I was broken-hearted, lost and at a crossroads in my life at that young age. That’s when I got my first office job at a small investment firm on Bay Street. The people I met there treated me with great kindness. It bowled me over.
Acknowledge. Assimilate. Move forward. That's how you win.
Despite this, I brought a lot of self-loathing to the table when I was young. I was an angry kid. Had I not become a mailroom boy at the age of nineteen, I would have spiraled into a world of despair, darkness and destruction. I wouldn’t have made it out of my twenties or the bad predicament I was in at the time, for sure.
It was the first time I had a reason to respect myself. It was the first time in Canada I had direction in my life. It was the first time I found myself in the presence of people I respected and whose ‘favorable’ opinion of me I yearned for. Many decades later, I’m still not a reliable narrator of my own life. I still screw up a lot.
But it has been an amazing ride, and I have learned many lessons along the way: If you subsidize undesirable behaviour, you will get more undesirable behaviour. Hard work wins. The world doesn't owe you comfort. It owes you opportunity. Seize it. You can’t control the outcome—but you are one hundred percent in control of the effort. And before blaming other people, get to the nearest mirror and ask yourself— “what could I have done to change the outcome?” Don’t tacitly relinquish responsibility for your welfare to someone else. If you do that, you may be the last to know of the potential changes that will impact your life.
Initiate action or spend all your time reacting. Most react. They follow. They absorb whatever they are fed without question. If you want to be happy—if you want to be successful in life—don’t sign up to groupthink. Break free from the herd. Think. Question. Decide for yourself. No one cares about how you feel. The world rewards action, not emotion. You can cry, complain, or scream at the world—or you can get to work. Only one of those changes anything. Focus on your family, fitness and finance—and your faith, if you have one.
Everything you want is behind a wall of hard work. The body you want, the achievement, the respect—it all comes at a cost. The question is, are you willing to pay it? Most people are slaves. Not to chains, but to habits. To distraction. To the opinions of others. Real freedom comes from control—of self, of mind, of desire. Ruthless self-discipline is the solution to free us from the invisible chain imposed by habits. In the interest of full disclosure, I’m still struggling with this.
All your right actions are evidence of your great potential, and all your screwups are the mistakes of inexperience, which will be corrected, surely, by the passage of time. Mine have. To write a poor sentence in your book of life at the age of nineteen is expected, and I have written many bad ones. They were all quickly forgiven.
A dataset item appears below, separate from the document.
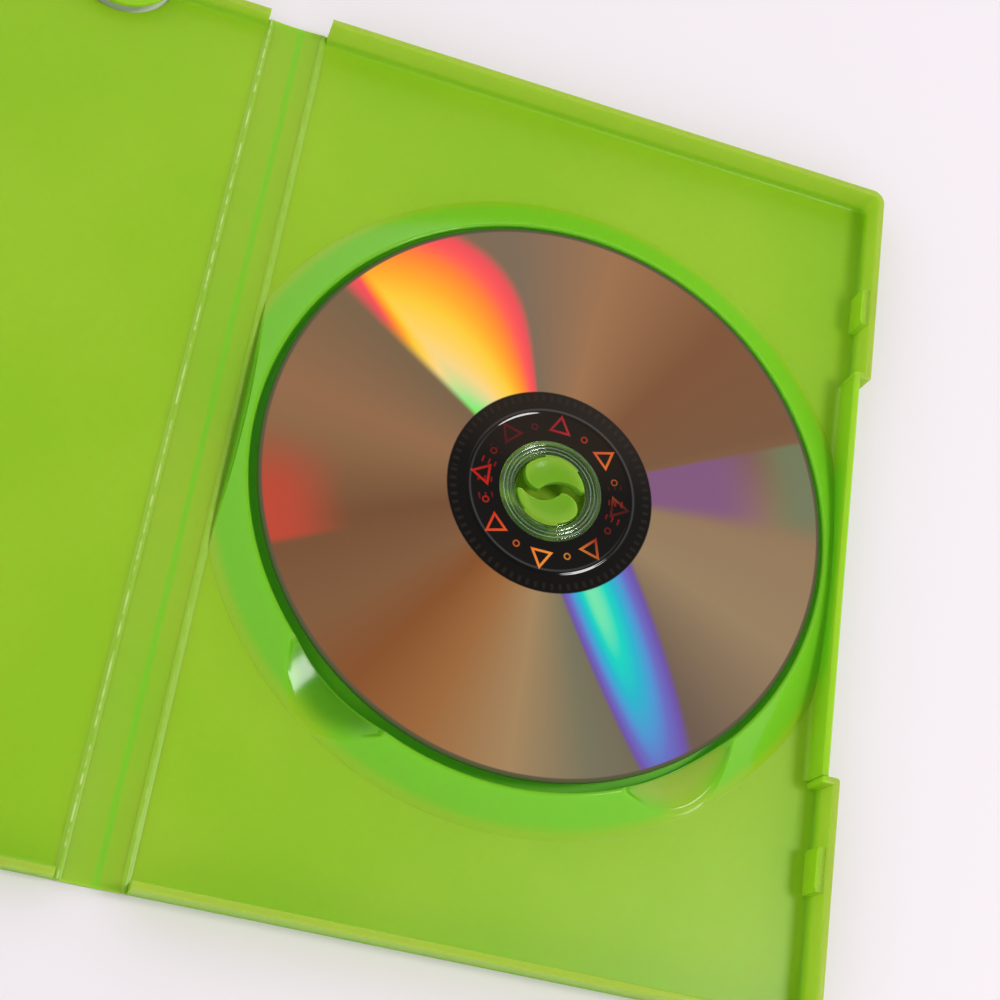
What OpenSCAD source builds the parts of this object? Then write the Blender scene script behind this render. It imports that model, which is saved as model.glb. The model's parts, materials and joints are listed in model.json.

But to write an entire book with poor sentences about your life is inexcusable.
Though past events are unchangeable, they can serve as important lessons in overcoming the struggles of life to strive for a better future. We are all worthy of a life we desire. But it can only happen under the right conditions. Canada provided me with those conditions: freedom and choice. It was prosthetic to my amputated spirit.
But things are different now.
I don’t take what I have for granted. It’s a fleeting thing, and it could evaporate at any minute. “Be grounded,” I find myself saying this often. Sometimes I’m unsuccessful in this quest. It’s a small price to pay for not skipping meals like I had in my early days in Canada. An empty stomach and broken soul taught me many valuable lessons. It afforded me a lot of luxury and freedom, and I’m no longer behind on rent. I’m not hiding from the credit card company.
I never realized what a naked parallel that Appā’s tragic story was to my current blessed life. Not for his ambition that was snuffed out by his untimely death, not necessarily for the things he couldn’t do, but for how, at the same exact age as he lost his life by dying, I gained mine by living many decades later. It wasn’t a specific accomplishment he had invested all his pride and hope in, but a specific condition in which that accomplishment had been achieved by someone other than him. His legacy. Me. A sign of living. A daily salve for my red, angry, and unhealable wounds.
My Appā knew, in Canada, I would have opportunities that he never had. He didn’t send me here to just survive—he sent me here to live.
The tie he gave me at the Colombo airport still stands as a symbol of this hard-won battle.